Spark plasma sintered multiwalled carbon nanotube/silicon carbide composites: densification, microstructure, and tribo-mechanical characterization

Multiwalled carbon nanotube (MWCNT)/silicon carbide (SiC) composites were fabricated by spark plasma sintering at 2000 A degrees C under 50 MPa for 10 min in Argon. Physical properties and Williamson-Hall analyses of X-ray diffraction patterns indicated strong influence of CNT on densification, crystallite size, and lattice micro-strain of pure SiC. Structural retention of CNTs, CNT/SiC interactions, and formation of 3-4 nm thick interface in sintered composites were confirmed through electron microscopy. Meyer's exponent (1.84-1.89) of hardness data indicated almost similar indentation size effect in the studied specimens. Modified proportional specimen resistance model revealed formation of compressive surface residual stress and enhanced elastic response in CNT/SiC composites compared to pure SiC. R-curve sensitivity of present composites (toughening exponent, n ranged from 0.231 to 0.247) was found to be much improved than that obtained for pure SiC (n = 0.155).
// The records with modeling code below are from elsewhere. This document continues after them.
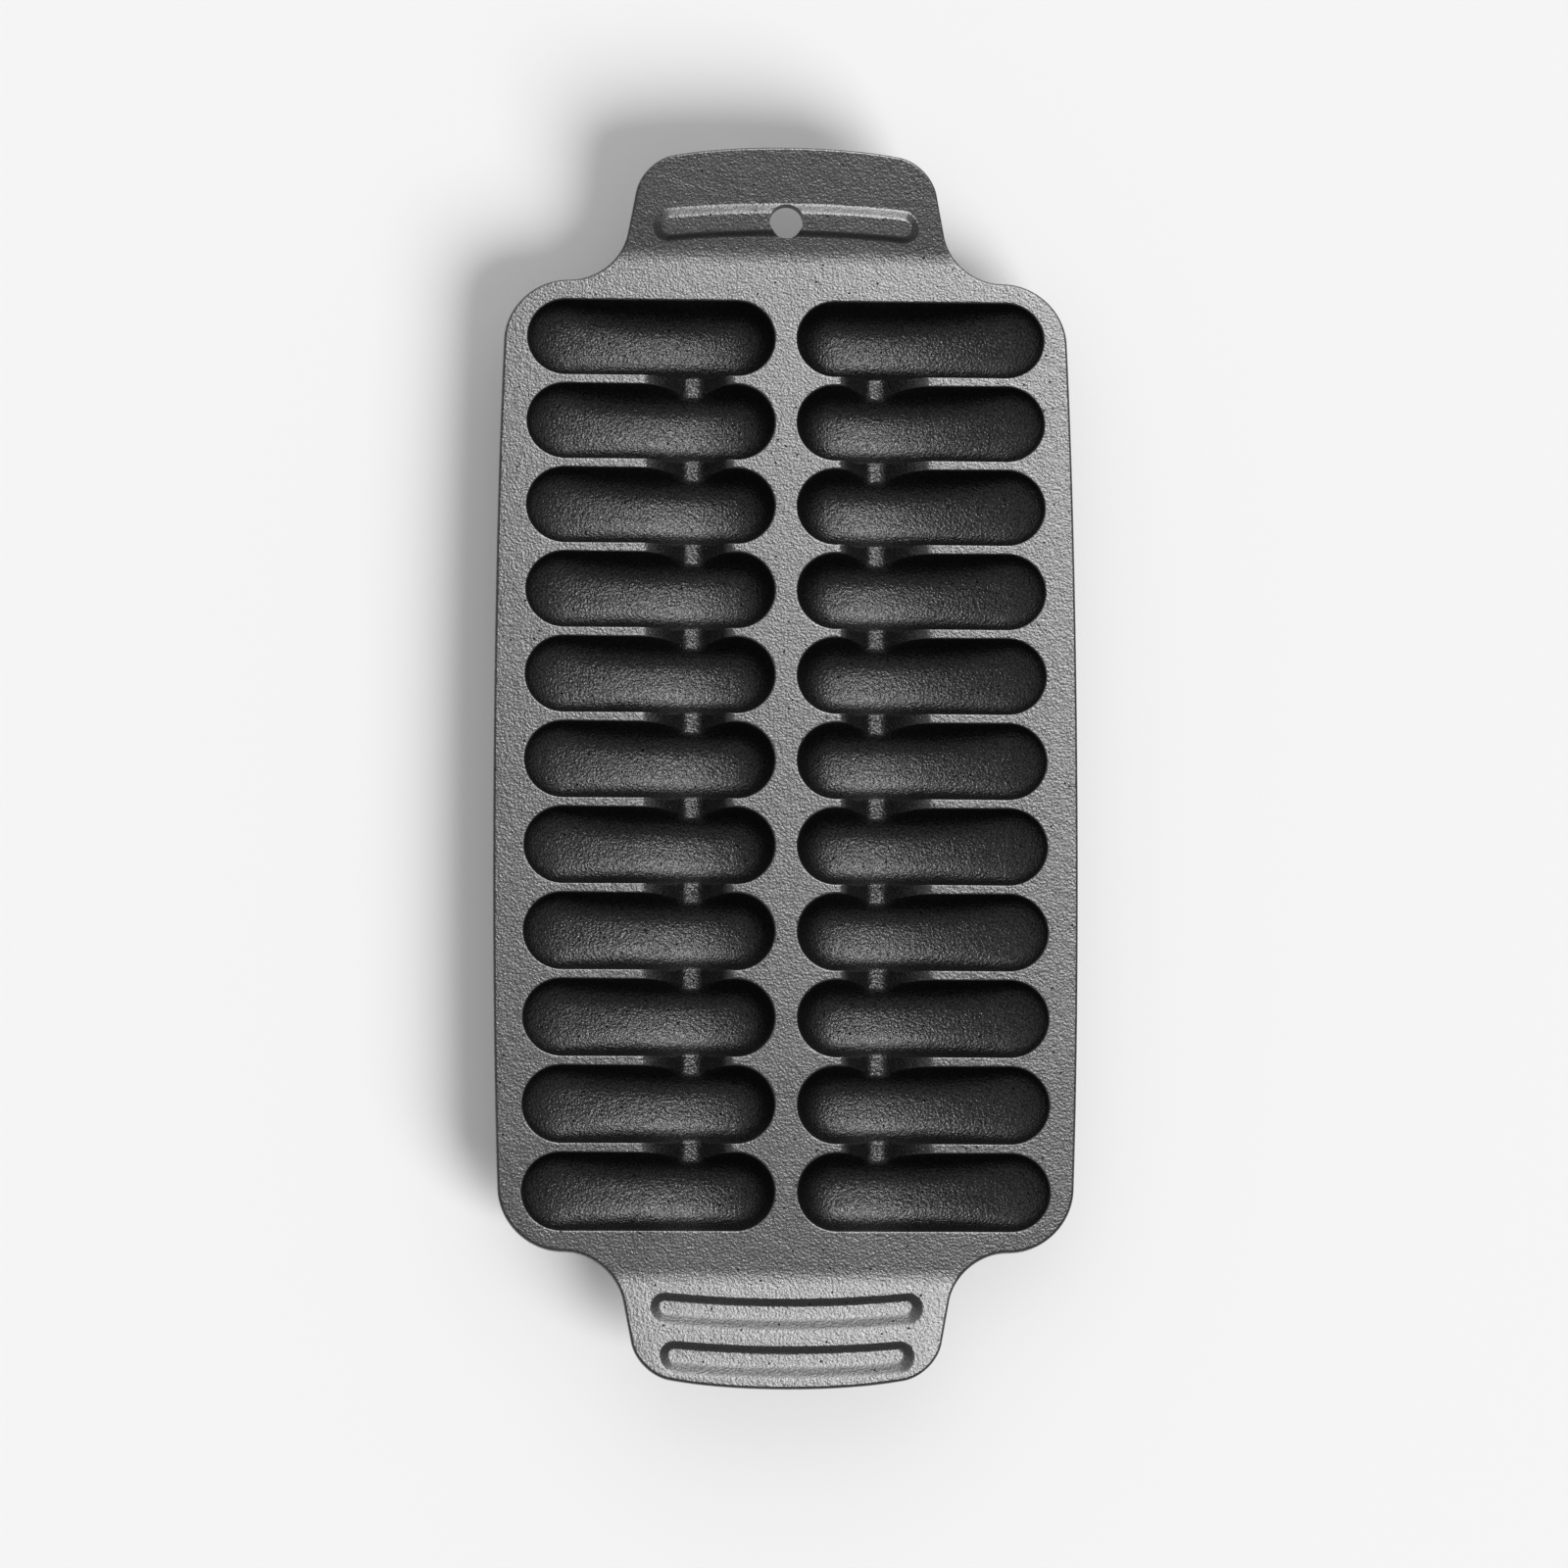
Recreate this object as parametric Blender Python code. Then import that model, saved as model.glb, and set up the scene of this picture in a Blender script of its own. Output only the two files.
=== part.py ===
"""Cast-iron shrimp grill pan, modelled as the one casting that it is.

A flat plate carries two columns of curved cavities. A cup hangs under the plate round each cavity,
and a notch in each cross wall joins a cavity to the next. A handle rises gently at each end: the one
at +Y has a raised grip rib with a hanging hole through its middle, the one at -Y has two sunk grip
grooves. Metres, +Z up, +Y towards the hanging hole. The pan stands on the flat pads under its cups,
at z = 0.
"""

import math

import bmesh
import bpy
from mathutils import Matrix, Vector

# Cavities: how many, their plan, and the walls left between them at the plate's top.
ROWS = 11
CAVITY_LENGTH = 0.0803
CAVITY_WIDTH = 0.0248
CROSS_WALL = 0.0030
MIDDLE_WEB = 0.0074

# The floor of a cavity dips from its outer end to a lowest place, then climbs to its inner end.
OUTER_END_DEPTH = 0.0045
LOWEST_DEPTH = 0.0180
INNER_END_DEPTH = 0.0130
LOWEST_PLACE = 0.0552

# Thickness of the iron: round a cavity's sides, under its lowest place, and of the plate.
CUP_WALL = 0.0034
CUP_FLOOR = 0.0035
PAD_RELIEF = 0.0004
PAD_SHARE = 0.32
PLATE_THICKNESS = 0.0045
PLATE_EDGE_RADIUS = 0.0018

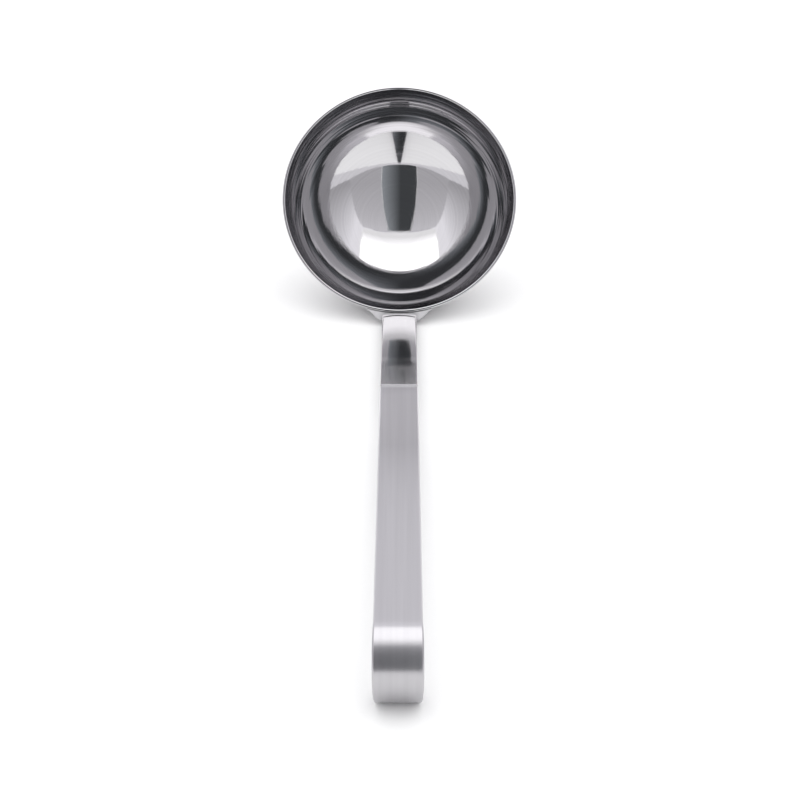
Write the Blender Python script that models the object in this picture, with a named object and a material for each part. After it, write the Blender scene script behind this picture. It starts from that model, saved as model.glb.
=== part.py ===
"""A kitchen ladle: a round drawn bowl, a forged neck that hugs its wall, and a long hooked handle.

The pieces are drawn in the bowl's own frame. The rim lies in the plane z = 0 with its centre at
the origin, the bowl hangs below it, and the neck and the handle climb away towards -Y.
An empty then lays the ladle down on a table, on the belly of the bowl and the back of the hook.
Sizes are in metres and angles in radians.
"""

from math import acos, cos, pi, radians, sin, sqrt

import bmesh
import bpy

# Bowl, a drawn sheet with a shallow floor and one rounded side
LIP_DIAMETER = 0.0900          # outside, across the rim
BOWL_WALL = 0.0012             # thickness of the sheet
FLOOR_RADIUS = 0.0504          # outside radius of the crowned floor
FLOOR_SLOPE = radians(25.0)    # slope of the wall where the floor turns into the side
LIP_SLOPE = radians(78.9)      # slope of the wall's outside at the rim
LIP_EDGE = 0.00045             # rounding of the rim's two edges

# Palm, the thin tongue of the neck that lies against the outside of the bowl
PALM_WIDTH = 0.0250            # across its top, measured round the rim
PALM_DROP = 0.0120             # how far it reaches down the wall
PALM_THICKNESS = 0.0012        # in the middle of its top
PALM_EDGE = 0.0003             # along its feathered outline
PALM_TURN = radians(84.6)      # how far its half-oval outline runs, short of a point

# Keel, the rib on the back of the palm that the shank grows out of
KEEL_HEIGHT = 0.0022           # above the palm, at its top
KEEL_DROP = 0.0090             # how far down the palm it takes to fade out
KEEL_FLAT = 0.0130             # width of its full height
ROOT_FLARE = 0.0055            # width over which each flank fades into the palm

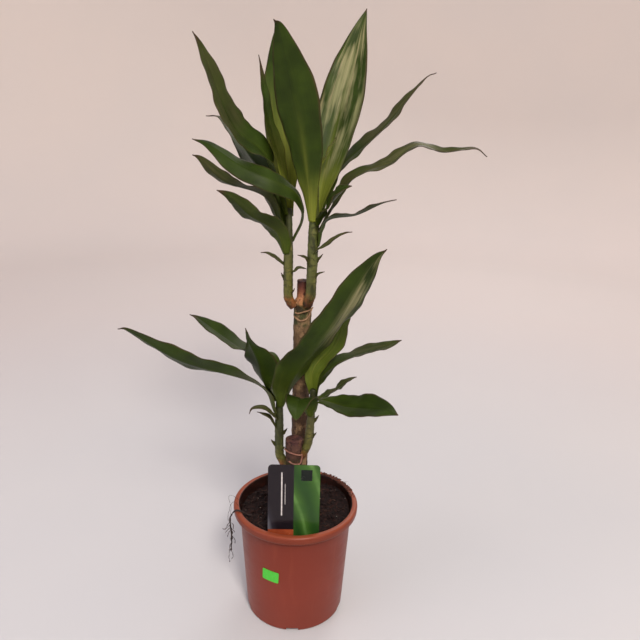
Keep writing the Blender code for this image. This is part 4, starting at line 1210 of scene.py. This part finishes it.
# The white rules: across, low end, high end and width
RULES = [(-0.0118, 0.040, 0.086, 0.0012), (-0.0085, 0.052, 0.074, 0.0004)]
rules = []
for middle, low, high, width in RULES:
    let_go()
    bpy.ops.mesh.primitive_plane_add(size=1.0, rotation=(radians(90), 0, 0))
    rule = bpy.context.object
    rule.scale = (width, high - low, 1)
    rule.location = (middle, -LABEL_THICKNESS / 2 - INK_CLEAR, (low + high) / 2)
    bpy.ops.object.transform_apply(location=True, rotation=True, scale=True)
    rule.data.transform(stand)
    rules.append(rule)
rule_lines = gathered("label_rules", rules)
thicken(rule_lines, INK_THICKNESS, -1.0)
rule_lines.data.materials.append(
    grained("label_white", 0.3, (300.0, 2.0), ("#B8B4B4", "#D8D4D2"), rough=(0.2, 0.3)))
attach(rule_lines, "root")


# The price sticker. A small die-cut paper sticker in bright fluorescent green, stuck aslant on
# the wall, with round corners and a faint painted glow. It is left unprinted.
STICKER_WIDTH = 0.0180
STICKER_HEIGHT = 0.0130
STICKER_THICKNESS = 0.0003
STICKER_HEADING = 246.0
STICKER_MIDDLE_HEIGHT = 0.068
STICKER_TILT = -4.0
STICKER_CORNER = 0.0011

let_go()
bpy.ops.mesh.primitive_grid_add(x_subdivisions=48, y_subdivisions=32, size=1.0)
sticker = bpy.context.object
sticker.name = "price_sticker_paper"
tilt = radians(STICKER_TILT)
for corner in sticker.data.vertices:
    along, rise = corner.co.x * STICKER_WIDTH, corner.co.y * STICKER_HEIGHT
    past_end = (abs(along) - STICKER_WIDTH / 2) / STICKER_CORNER + 1
    past_edge = (abs(rise) - STICKER_HEIGHT / 2) / STICKER_CORNER + 1
    if past_end > 0 and past_edge > 0:
        drawn_in = past_end * (1 - (1 - past_edge ** 2 / 2) ** 0.5) * STICKER_CORNER
        drawn_down = past_edge * (1 - (1 - past_end ** 2 / 2) ** 0.5) * STICKER_CORNER
        along -= copysign(drawn_in, along)
        rise -= copysign(drawn_down, rise)
    side = along * cos(tilt) - rise * sin(tilt)
    height = STICKER_MIDDLE_HEIGHT + along * sin(tilt) + rise * cos(tilt)
    radius = wall_radius(height) + GAP + STICKER_THICKNESS / 2
    heading = radians(STICKER_HEADING) + side / radius
    corner.co = (radius * cos(heading), radius * sin(heading), height)
thicken(sticker, STICKER_THICKNESS)
smooth(sticker, 40)
neon = new_finish("neon_paper", 0.55, 0.2)
pulp = speckle(900.0, 4.0)
base = ramp(pulp, (0.3, "#44B036"), (0.7, "#58C248"))
wear(base, pulp, 0.5, 0.65)
bumps(pulp, 0.00004, 0.6)
# Painted glow: the paper gives out a faint green light of its own, for its fluorescent brightness.
shader.inputs["Emission Color"].default_value = colour("#2FE040")
shader.inputs["Emission Strength"].default_value = 0.05
sticker.data.materials.append(neon)
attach(sticker, "root")
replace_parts(sticker, "price_sticker")


# The stage. A pale floor that sweeps up all round into a plain wall, far enough off to stay
# clear of every view, painted darker towards its middle as painted shade, with soft light from the
# front and above and a weak cool fill.
STAGE_RADIUS = 2.6
STAGE_HEIGHT = 2.6
CURVE_RADIUS = 0.8
stage_profile = [(0.0, 0.0), (0.4, 0.0), (1.2, 0.0)]
stage_profile += arc((STAGE_RADIUS - CURVE_RADIUS, CURVE_RADIUS), CURVE_RADIUS, -90, 0, 16)
stage_profile += [(STAGE_RADIUS, STAGE_HEIGHT)]
stage = spun("sweep", stage_profile, 96, inside=True)
stage.location.z = -0.0002
bpy.ops.object.shade_smooth()
paper = new_finish("pale_card", 0.9)
cloud = speckle(2.0, 2.0)
reach = step("VectorMath", {"operation": "LENGTH"}, Vector=place()).outputs["Value"]
# Painted shade: the floor is darker and cooler grey towards the middle, where the plant stands, and
# paler and warmer out towards the wall.
shade = ramp(sums("DIVIDE", reach, STAGE_RADIUS), (0.0, "#C2C5C9"), (0.18, "#C9CACC"),
             (0.46, "#D8D1CE"), (0.80, "#E5DDD8"), (1.0, "#E7DED6"))
feed(shader.inputs["Base Color"], over(shade, cloud, 0.3, 0.7, 0.25, "#D9D7D4"))
stage.data.materials.append(paper)

MIDDLE = Vector((0.0, 0.0, 0.30))


def lamp(name, spot, size, watts, shade):
    let_go()
    bpy.ops.object.light_add(type="AREA", location=spot)
    light = bpy.context.object
    light.name = name
    light.rotation_euler = (Vector(spot) - MIDDLE).to_track_quat("Z", "Y").to_euler()
    light.data.size = size
    light.data.energy = watts
    light.data.color = colour(shade)[:3]


lamp("key_light", (0.45, -1.55, 1.75), 0.45, 42.0, "#FFF4EA")
lamp("left_fill", (-1.6, -0.9, 0.9), 1.2, 8.0, "#EDEAFF")
lamp("back_fill", (0.6, 1.6, 1.6), 1.0, 12.0, "#FFF6F0")
sky = bpy.data.worlds.new("studio")
sky.use_nodes = True
sky.node_tree.nodes["Background"].inputs["Color"].default_value = colour("#E8E6F4")
sky.node_tree.nodes["Background"].inputs["Strength"].default_value = 0.55
bpy.context.scene.world = sky
bpy.context.scene.view_settings.view_transform = "Standard"

# The camera, where the photograph was taken from
CAMERA_PLACE = (0.0209, -0.594, 0.514)
CAMERA_PITCH = 17.83
CAMERA_ROLL = 1.40
CAMERA_LENS = 36.56
bpy.ops.object.camera_add(location=CAMERA_PLACE)
camera = bpy.context.object
aim = Matrix.Rotation(radians(90 - CAMERA_PITCH), 4, "X")
aim = aim @ Matrix.Rotation(radians(CAMERA_ROLL), 4, "Z")
camera.rotation_euler = aim.to_euler()
camera.data.sensor_width = 36.0
camera.data.lens = CAMERA_LENS
bpy.context.scene.camera = camera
The 0.3 wt% MWCNT/SiC composite offered the highest toughness (3.93-5.56 MPa-m(0.5)) within the investigated loading range which was 17-31 % higher than those of monolithic SiC. Present composites also offered much better wear resistance up to 20 N. Wear rate of 0.1 wt% CNT/SiC composite was found to be more than 47 % lower than that obtained for pure SiC. At the highest CNT loading i.e., 1.2 wt%, composite also showed 10-12 % reduction in friction coefficient (mu) over monolithic SiC (mu = 0.53-0.58) due to the self-lubrication ability of CNT.